Every line below is to be quoted exactly, with nothing added or dropped.
--------
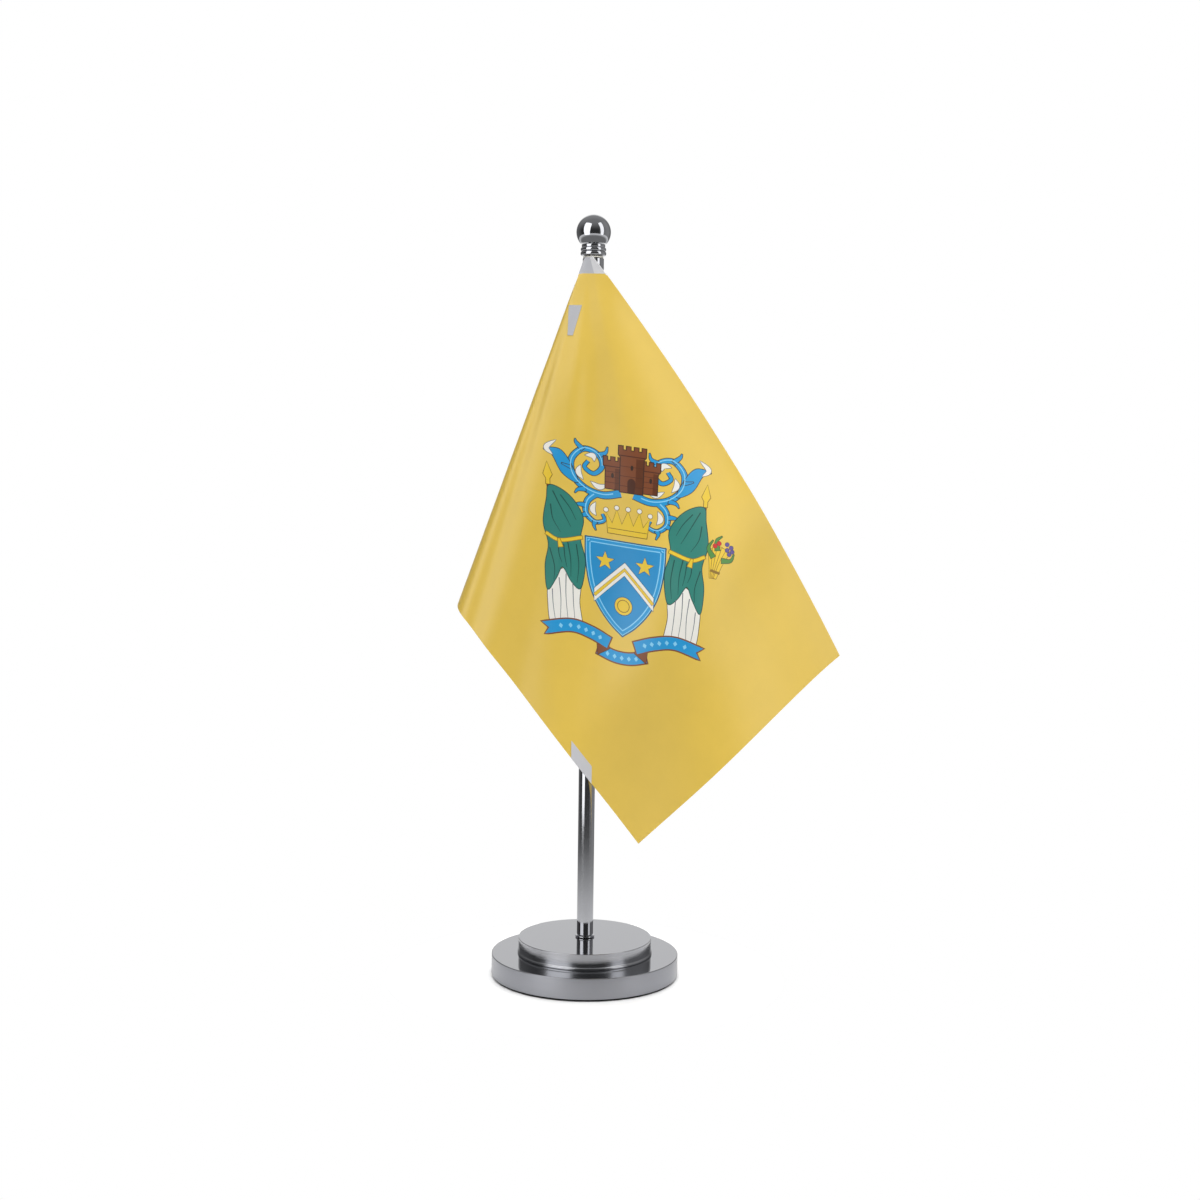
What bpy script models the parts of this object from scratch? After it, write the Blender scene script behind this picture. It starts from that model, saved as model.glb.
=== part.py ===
"""Desk flag stand: two stacked steel discs, a screwed-in pole, a ball finial and a satin flag.

Metres, +Z up. The origin is the centre of the foot pad's underside, and the pole stands on the Z axis.
The flag hangs from its top hoist corner: a front layer in front of the pole, a round fold at the left,
and a back layer that returns to the sleeve on the pole.
"""

import bpy
import bmesh
import numpy as np
from math import atan, atan2, cos, hypot, pi, radians, sin, sqrt, tan
from mathutils import Vector

# ---- clearances -------------------------------------------------------------
GAP = 0.0003            # between pieces that touch on the real stand
SEGMENTS = 64           # steps of a large turned piece
SMALL_SEGMENTS = 32     # steps of a small turned piece

# ---- base -------------------------------------------------------------------
PAD_THICK = 0.0006
PAD_INSET = 0.0008      # from the lower disc's side
LOWER_RADIUS = 0.0400
LOWER_HEIGHT = 0.0089
LOWER_WALL = 0.0010
UPPER_RADIUS = 0.0285
UPPER_HEIGHT = 0.0065
UPPER_WALL = 0.0008
EDGE_ROUND = 0.0003     # rounded rim of both covers

# ---- screws -----------------------------------------------------------------
THREAD_RADIUS = 0.0020  # M4
HEX_ACROSS_FLATS = 0.0070
HEAD_HEIGHT = 0.0028
NUT_HEIGHT = 0.0028
SCREW_WASHER_RADIUS = 0.0045
SCREW_WASHER_THICK = 0.0008
SCREW_ENGAGEMENT = 0.0075

# ---- pole -------------------------------------------------------------------
POLE_RADIUS = 0.0035
POLE_LENGTH = 0.2869
FOOT_WASHER_RIM = 0.0006     # beyond the pole
FOOT_WASHER_THICK = 0.0005

# ---- finial -----------------------------------------------------------------
FERRULE_WALL = 0.00065
FERRULE_HEIGHT = 0.0054
FINIAL_WASHER_INSET = 0.00025
FINIAL_WASHER_THICK = 0.0005
RING_RIMS = (0.00095, 0.0009, 0.0005)        # bottom, middle and top ring, beyond the ferrule
RING_HEIGHTS = (0.0018, 0.0016, 0.0014)
GROOVE_RIM = 0.00015                         # the grooves between them, beyond the ferrule
BALL_NECK_RIM = 0.0011                       # the ball's flat seat, beyond the ferrule
BALL_RADIUS = 0.00725
BALL_SEAT_DEPTH = 0.0025                     # how deep the finial stud goes into the ball

# ---- flag -------------------------------------------------------------------
FLAG_WIDTH = 0.210      # along the top edge, cut size
FLAG_DROP = 0.140       # along the hoist, cut size
CLOTH_THICK = 0.0005
APEX_LEFT = 0.0022      # the fanning point of the folds, left of the pole axis
APEX_ABOVE_SEAT = 0.0024     # and above the collar's underside
FRONT_CLEAR = 0.0006    # between the front layer and the ferrule
CORNER_CUT = 0.0034     # length lost at the top corner of the front layer
FLY_ANGLE = radians(33.2)    # top edge, from straight down towards the right
FLY_SHORTENING = 0.9738      # its length as seen from the front, over its cut length
POINT_ANGLE = radians(5.6)   # lowest corner
POINT_SHORTENING = 0.9913    # the diagonal to it, in the same way
FOLD_ANGLE = radians(-19.7)  # left fold
FOLD_SHORTENING = 0.9946
FLAT_FOLD_EDGE = radians(61.0)   # the fold's outermost line, on the flat cloth
FOLD_ROUND = radians(2.2)    # half the depth of the fold, as an angle at the apex
FLY_BOW = 0.0046        # the top edge bows outwards by this much
HEM_HOLLOW = 0.0022     # and the fly edge is a little hollow
BACK_BULGE = radians(5.0)    # how far the back layer swells behind
LEAN_LENGTH = 0.035     # the folds open out over this length below the corner
HOIST_CLEAR = 0.00035   # between the hoist edge and the sleeve
HOIST_BEHIND = 0.0010   # the hoist edge, behind the pole axis
SLEEVE_WALL = 0.0004
RING_MINOR = 0.00075    # rubber ring under the sleeve

# ---- keeper and label -------------------------------------------------------
KEEPER_HEIGHT = 0.0065
KEEPER_ABOVE_EDGE = 0.0020   # its foot, above the cloth's lower edge at the loop's left side
KEEPER_WALL = 0.0005
PATCH_MIDDLE = -0.00235      # across, from the pole axis
PATCH_WIDTH = 0.0087
PATCH_HEIGHT = 0.0075
LABEL_BELOW_APEX = 0.0232
LABEL_HEIGHT = 0.0125
LABEL_TOP_WIDTH = 0.0054
LABEL_FOOT_WIDTH = 0.0022

# ---- heights that follow ----------------------------------------------------
LOWER_FLOOR = PAD_THICK + GAP
LOWER_TOP = LOWER_FLOOR + LOWER_HEIGHT
PAD_RADIUS = LOWER_RADIUS - PAD_INSET
UPPER_FLOOR = LOWER_TOP + GAP
UPPER_TOP = UPPER_FLOOR + UPPER_HEIGHT
POLE_FOOT = UPPER_TOP + FOOT_WASHER_THICK + 2 * GAP
POLE_TOP = POLE_FOOT + POLE_LENGTH
FERRULE_RADIUS = POLE_RADIUS + GAP + FERRULE_WALL
WASHER_FLOOR = POLE_TOP + GAP
COLLAR_FLOOR = WASHER_FLOOR + FINIAL_WASHER_THICK + GAP
COLLAR_TOP = COLLAR_FLOOR + sum(RING_HEIGHTS)
SCREW_BORE = THREAD_RADIUS + GAP
FERRULE_FLOOR = POLE_TOP - FERRULE_HEIGHT
FRONT_OFFSET = FERRULE_RADIUS + FRONT_CLEAR + CLOTH_THICK / 2
APEX = Vector((-APEX_LEFT, -FRONT_OFFSET, COLLAR_FLOOR + APEX_ABOVE_SEAT))
FLY_REACH = FLAG_WIDTH * FLY_SHORTENING
POINT_REACH = hypot(FLAG_WIDTH, FLAG_DROP) * POINT_SHORTENING
FOLD_REACH = FLAG_DROP / sin(FLAT_FOLD_EDGE) * FOLD_SHORTENING
SLEEVE_TOP = FERRULE_FLOOR - GAP
SLEEVE_RADIUS = POLE_RADIUS + GAP + SLEEVE_WALL
SLEEVE_FLOOR = APEX.z - FLAG_DROP + GAP
HOIST_LEFT = SLEEVE_RADIUS + HOIST_CLEAR + CLOTH_THICK / 2
RING_CENTRE = SLEEVE_FLOOR - GAP - RING_MINOR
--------
The solution
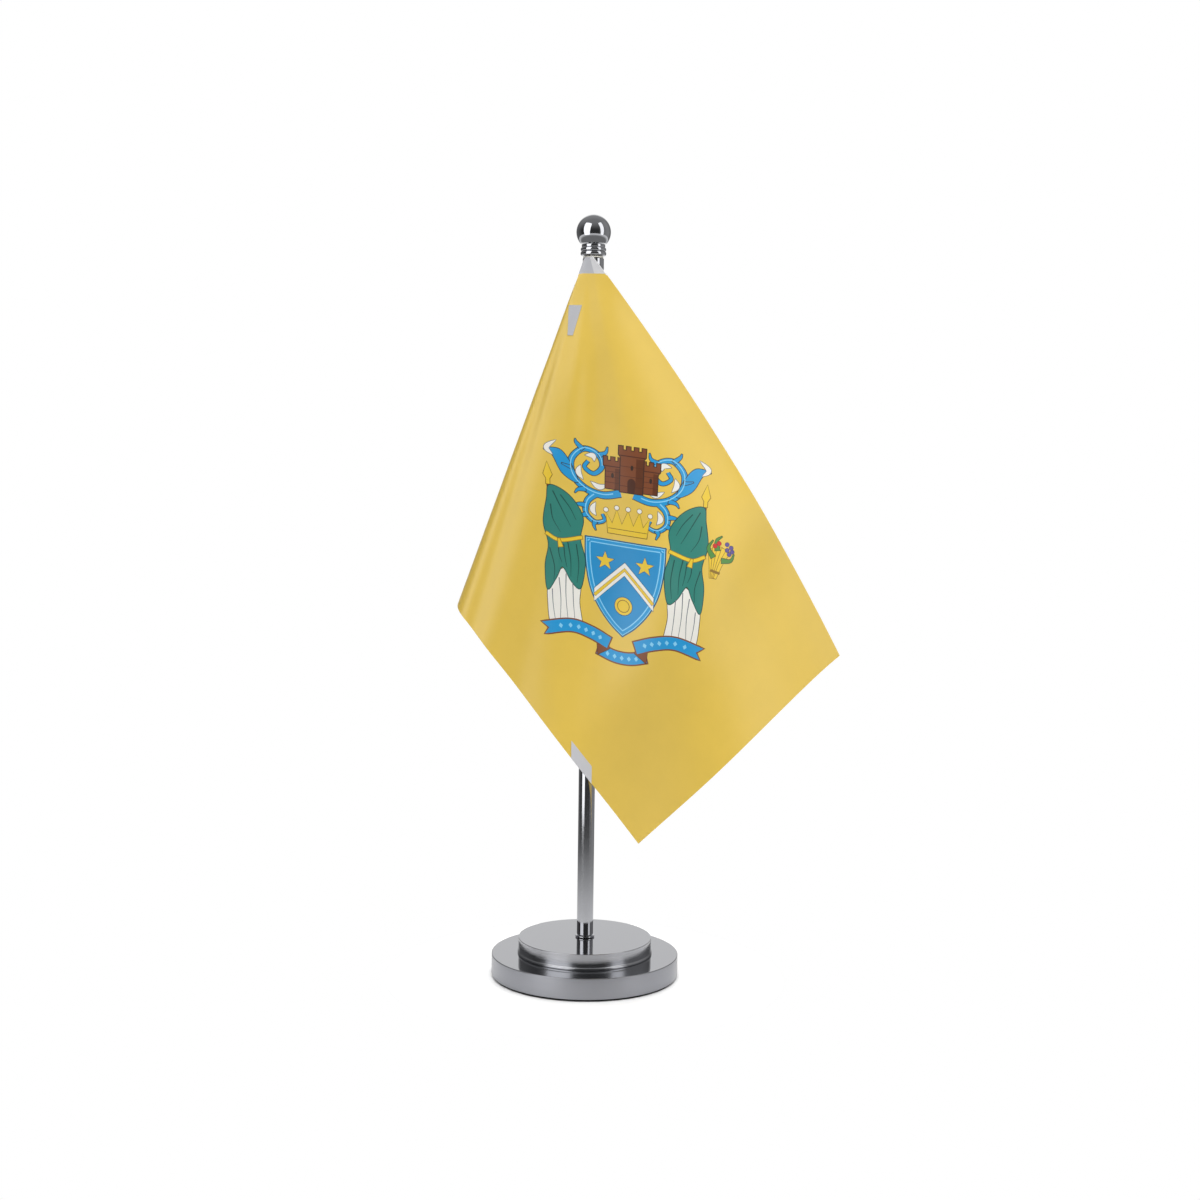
What bpy script models the parts of this object from scratch? After it, write the Blender scene script behind this picture. It starts from that model, saved as model.glb.
=== part.py ===
"""Desk flag stand: two stacked steel discs, a screwed-in pole, a ball finial and a satin flag.

Metres, +Z up. The origin is the centre of the foot pad's underside, and the pole stands on the Z axis.
The flag hangs from its top hoist corner: a front layer in front of the pole, a round fold at the left,
and a back layer that returns to the sleeve on the pole.
"""

import bpy
import bmesh
import numpy as np
from math import atan, atan2, cos, hypot, pi, radians, sin, sqrt, tan
from mathutils import Vector

# ---- clearances -------------------------------------------------------------
GAP = 0.0003            # between pieces that touch on the real stand
SEGMENTS = 64           # steps of a large turned piece
SMALL_SEGMENTS = 32     # steps of a small turned piece

# ---- base -------------------------------------------------------------------
PAD_THICK = 0.0006
PAD_INSET = 0.0008      # from the lower disc's side
LOWER_RADIUS = 0.0400
LOWER_HEIGHT = 0.0089
LOWER_WALL = 0.0010
UPPER_RADIUS = 0.0285
UPPER_HEIGHT = 0.0065
UPPER_WALL = 0.0008
EDGE_ROUND = 0.0003     # rounded rim of both covers

# ---- screws -----------------------------------------------------------------
THREAD_RADIUS = 0.0020  # M4
HEX_ACROSS_FLATS = 0.0070
HEAD_HEIGHT = 0.0028
NUT_HEIGHT = 0.0028
SCREW_WASHER_RADIUS = 0.0045
SCREW_WASHER_THICK = 0.0008
SCREW_ENGAGEMENT = 0.0075

# ---- pole -------------------------------------------------------------------
POLE_RADIUS = 0.0035
POLE_LENGTH = 0.2869
FOOT_WASHER_RIM = 0.0006     # beyond the pole
FOOT_WASHER_THICK = 0.0005

# ---- finial -----------------------------------------------------------------
FERRULE_WALL = 0.00065
FERRULE_HEIGHT = 0.0054
FINIAL_WASHER_INSET = 0.00025
FINIAL_WASHER_THICK = 0.0005
RING_RIMS = (0.00095, 0.0009, 0.0005)        # bottom, middle and top ring, beyond the ferrule
RING_HEIGHTS = (0.0018, 0.0016, 0.0014)
GROOVE_RIM = 0.00015                         # the grooves between them, beyond the ferrule
BALL_NECK_RIM = 0.0011                       # the ball's flat seat, beyond the ferrule
BALL_RADIUS = 0.00725
BALL_SEAT_DEPTH = 0.0025                     # how deep the finial stud goes into the ball

# ---- flag -------------------------------------------------------------------
FLAG_WIDTH = 0.210      # along the top edge, cut size
FLAG_DROP = 0.140       # along the hoist, cut size
CLOTH_THICK = 0.0005
APEX_LEFT = 0.0022      # the fanning point of the folds, left of the pole axis
APEX_ABOVE_SEAT = 0.0024     # and above the collar's underside
FRONT_CLEAR = 0.0006    # between the front layer and the ferrule
CORNER_CUT = 0.0034     # length lost at the top corner of the front layer
FLY_ANGLE = radians(33.2)    # top edge, from straight down towards the right
FLY_SHORTENING = 0.9738      # its length as seen from the front, over its cut length
POINT_ANGLE = radians(5.6)   # lowest corner
POINT_SHORTENING = 0.9913    # the diagonal to it, in the same way
FOLD_ANGLE = radians(-19.7)  # left fold
FOLD_SHORTENING = 0.9946
FLAT_FOLD_EDGE = radians(61.0)   # the fold's outermost line, on the flat cloth
FOLD_ROUND = radians(2.2)    # half the depth of the fold, as an angle at the apex
FLY_BOW = 0.0046        # the top edge bows outwards by this much
HEM_HOLLOW = 0.0022     # and the fly edge is a little hollow
BACK_BULGE = radians(5.0)    # how far the back layer swells behind
LEAN_LENGTH = 0.035     # the folds open out over this length below the corner
HOIST_CLEAR = 0.00035   # between the hoist edge and the sleeve
HOIST_BEHIND = 0.0010   # the hoist edge, behind the pole axis
SLEEVE_WALL = 0.0004
RING_MINOR = 0.00075    # rubber ring under the sleeve

# ---- keeper and label -------------------------------------------------------
KEEPER_HEIGHT = 0.0065
KEEPER_ABOVE_EDGE = 0.0020   # its foot, above the cloth's lower edge at the loop's left side
KEEPER_WALL = 0.0005
PATCH_MIDDLE = -0.00235      # across, from the pole axis
PATCH_WIDTH = 0.0087
PATCH_HEIGHT = 0.0075
LABEL_BELOW_APEX = 0.0232
LABEL_HEIGHT = 0.0125
LABEL_TOP_WIDTH = 0.0054
LABEL_FOOT_WIDTH = 0.0022

# ---- heights that follow ----------------------------------------------------
LOWER_FLOOR = PAD_THICK + GAP
LOWER_TOP = LOWER_FLOOR + LOWER_HEIGHT
PAD_RADIUS = LOWER_RADIUS - PAD_INSET
UPPER_FLOOR = LOWER_TOP + GAP
UPPER_TOP = UPPER_FLOOR + UPPER_HEIGHT
POLE_FOOT = UPPER_TOP + FOOT_WASHER_THICK + 2 * GAP
POLE_TOP = POLE_FOOT + POLE_LENGTH
FERRULE_RADIUS = POLE_RADIUS + GAP + FERRULE_WALL
WASHER_FLOOR = POLE_TOP + GAP
COLLAR_FLOOR = WASHER_FLOOR + FINIAL_WASHER_THICK + GAP
COLLAR_TOP = COLLAR_FLOOR + sum(RING_HEIGHTS)
SCREW_BORE = THREAD_RADIUS + GAP
FERRULE_FLOOR = POLE_TOP - FERRULE_HEIGHT
FRONT_OFFSET = FERRULE_RADIUS + FRONT_CLEAR + CLOTH_THICK / 2
APEX = Vector((-APEX_LEFT, -FRONT_OFFSET, COLLAR_FLOOR + APEX_ABOVE_SEAT))
FLY_REACH = FLAG_WIDTH * FLY_SHORTENING
POINT_REACH = hypot(FLAG_WIDTH, FLAG_DROP) * POINT_SHORTENING
FOLD_REACH = FLAG_DROP / sin(FLAT_FOLD_EDGE) * FOLD_SHORTENING
SLEEVE_TOP = FERRULE_FLOOR - GAP
SLEEVE_RADIUS = POLE_RADIUS + GAP + SLEEVE_WALL
SLEEVE_FLOOR = APEX.z - FLAG_DROP + GAP
HOIST_LEFT = SLEEVE_RADIUS + HOIST_CLEAR + CLOTH_THICK / 2
RING_CENTRE = SLEEVE_FLOOR - GAP - RING_MINOR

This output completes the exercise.